By analysing the DNA from prehistoric organisms, scientists can gain insights into the ecosystems that were found during previous warm periods in Greenland. This is possible due to Greenland’s Ice Sheet’s cold temperatures freezing over the DNA: normally, DNA decays and fragments, but in frozen environments, the decomposition rate slows down. If the DNA is covered in soil particles or is in dry or cold, or permafrost, then the decomposition rate falls even more as the soil particles have a protecting effect.
Sub-glacial lakes
In addition to ice streams, scientists have also discovered two subglacial lakes 800 metres below the Greenland ice sheet, each lake measuring roughly 8-10 square kilometres. The find by scientists of the Scott Polar Research Institute at the University of Cambridge used airborne radar measurements to reveal the lakes beneath the ice sheet. The lead scientist Dr Steven Palmer stated that the “results show that subglacial lakes exist in Greenland, and that they form an important part of the ice sheet’s plumbing system”.

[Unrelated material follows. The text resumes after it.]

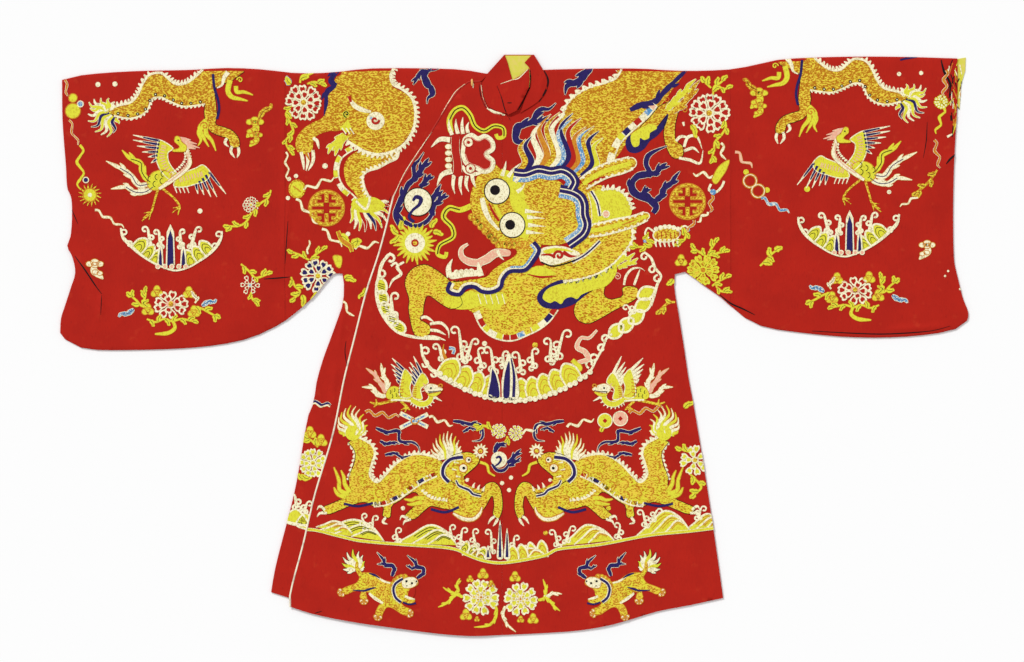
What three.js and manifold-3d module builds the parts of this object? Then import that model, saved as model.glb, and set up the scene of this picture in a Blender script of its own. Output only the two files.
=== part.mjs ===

The researchers found that the newly discovered lakes are likely fed by melting surface water draining through the cracks in the ice. In fact, a surface lake situated nearby may also replenish the sub-glacial lakes during warm summers. This means the lakes are part of an open system and are connected to the surface, which is different from Antarctic lakes that are often isolated ecosystems as the surface temperatures remain below freezing all year round.
Previously, scientists believed that Greenland’s steeper ice surface meant that any water below the ice was squeezed out to the margin and that because the ice in Greenland is thinner than Antarctica, any lakes that formed would have quickly frozen over as the thicker Antarctic ice can act like an insulating blanket that prevents the freezing of water trapped beneath the surface.
What the ice tells us about the stars
As life on Earth is dependent on liquid water and studying ice can tell us about past climates, studying ice on other planets and moons will tell us about past climates and the evolution of these parts of the Solar System. Luckily, scientists don’t have to travel to faraway planets to understand their history. They can travel to Greenland or Antarctica, as the Earth and planets and moons in the Solar System all originate from the same cloud of dust and gas, and so scientists can make ‘gestimates’ of likely climates on other planets in our system.